**RECORDS FOR THIS EXERCISE**
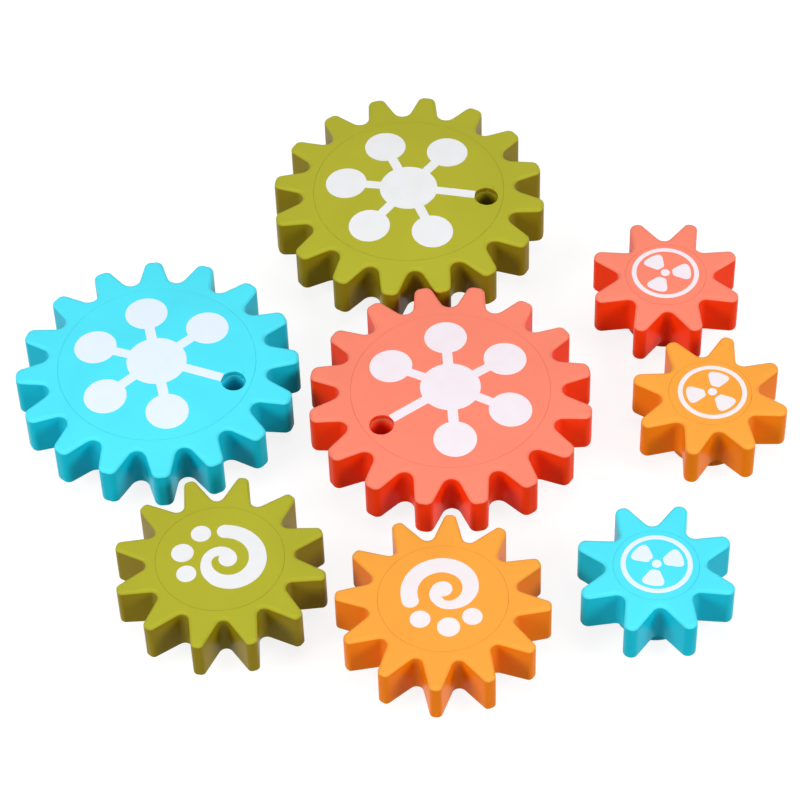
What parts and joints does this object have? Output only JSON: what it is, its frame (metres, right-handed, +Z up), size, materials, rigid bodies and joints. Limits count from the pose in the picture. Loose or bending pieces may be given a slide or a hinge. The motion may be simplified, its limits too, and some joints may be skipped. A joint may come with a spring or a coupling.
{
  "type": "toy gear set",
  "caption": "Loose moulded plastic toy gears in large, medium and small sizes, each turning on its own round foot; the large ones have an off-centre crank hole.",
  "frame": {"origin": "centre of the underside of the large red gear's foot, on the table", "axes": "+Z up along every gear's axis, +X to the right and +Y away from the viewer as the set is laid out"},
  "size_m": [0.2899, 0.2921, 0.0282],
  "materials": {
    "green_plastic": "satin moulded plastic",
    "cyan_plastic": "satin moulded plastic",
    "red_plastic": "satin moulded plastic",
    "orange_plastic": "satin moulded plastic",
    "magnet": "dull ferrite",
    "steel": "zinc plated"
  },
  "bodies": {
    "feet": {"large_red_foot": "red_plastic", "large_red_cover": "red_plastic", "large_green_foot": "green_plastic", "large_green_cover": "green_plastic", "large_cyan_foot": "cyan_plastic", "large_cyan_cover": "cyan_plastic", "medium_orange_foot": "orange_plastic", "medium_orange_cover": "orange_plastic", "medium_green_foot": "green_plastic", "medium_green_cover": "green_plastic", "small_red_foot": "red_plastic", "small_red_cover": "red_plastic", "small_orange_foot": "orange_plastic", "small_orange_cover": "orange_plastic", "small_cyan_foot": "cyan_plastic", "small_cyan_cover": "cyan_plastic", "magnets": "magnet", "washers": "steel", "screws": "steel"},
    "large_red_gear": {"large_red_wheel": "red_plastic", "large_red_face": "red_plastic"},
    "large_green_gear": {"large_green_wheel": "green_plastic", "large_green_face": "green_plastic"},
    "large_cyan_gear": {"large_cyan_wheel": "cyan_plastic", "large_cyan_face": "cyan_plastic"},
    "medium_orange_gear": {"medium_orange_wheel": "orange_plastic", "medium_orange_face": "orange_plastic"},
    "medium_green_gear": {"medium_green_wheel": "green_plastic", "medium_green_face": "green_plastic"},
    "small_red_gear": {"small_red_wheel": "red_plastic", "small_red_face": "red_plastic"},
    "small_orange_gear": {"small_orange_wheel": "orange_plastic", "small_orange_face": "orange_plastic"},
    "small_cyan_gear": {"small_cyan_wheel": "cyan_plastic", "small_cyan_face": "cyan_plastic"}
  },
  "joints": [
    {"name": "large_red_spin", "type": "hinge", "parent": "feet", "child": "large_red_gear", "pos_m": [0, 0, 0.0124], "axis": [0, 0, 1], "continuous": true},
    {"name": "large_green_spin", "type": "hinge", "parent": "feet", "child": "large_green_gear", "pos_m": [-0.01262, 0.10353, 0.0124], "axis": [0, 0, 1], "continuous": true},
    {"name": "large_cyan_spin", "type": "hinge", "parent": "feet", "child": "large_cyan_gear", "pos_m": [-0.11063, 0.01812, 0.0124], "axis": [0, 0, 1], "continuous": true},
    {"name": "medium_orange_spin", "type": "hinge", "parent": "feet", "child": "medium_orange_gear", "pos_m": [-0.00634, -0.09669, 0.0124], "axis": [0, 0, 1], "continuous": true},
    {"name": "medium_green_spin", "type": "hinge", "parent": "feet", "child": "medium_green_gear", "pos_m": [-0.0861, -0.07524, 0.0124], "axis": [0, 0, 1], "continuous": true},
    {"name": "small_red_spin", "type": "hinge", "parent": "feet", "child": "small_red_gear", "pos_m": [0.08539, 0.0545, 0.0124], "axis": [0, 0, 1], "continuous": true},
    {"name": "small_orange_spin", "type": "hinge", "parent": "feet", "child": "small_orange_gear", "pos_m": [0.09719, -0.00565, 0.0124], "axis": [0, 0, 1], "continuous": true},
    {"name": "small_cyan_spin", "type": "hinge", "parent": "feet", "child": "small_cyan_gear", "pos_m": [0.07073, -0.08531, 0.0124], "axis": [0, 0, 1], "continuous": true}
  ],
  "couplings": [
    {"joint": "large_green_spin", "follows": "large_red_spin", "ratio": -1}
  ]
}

* * *

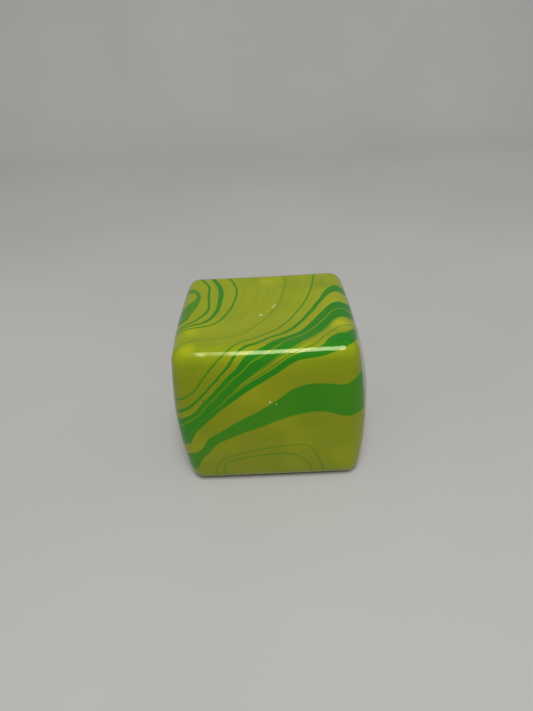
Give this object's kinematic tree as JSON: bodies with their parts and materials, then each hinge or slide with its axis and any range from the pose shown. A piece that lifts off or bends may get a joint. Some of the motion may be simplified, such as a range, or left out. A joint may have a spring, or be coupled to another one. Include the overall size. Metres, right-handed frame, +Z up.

**BRIEF**
Lines in the records that hold the word "each" are to be counted; give only the total.

**TASK ANSWER**
2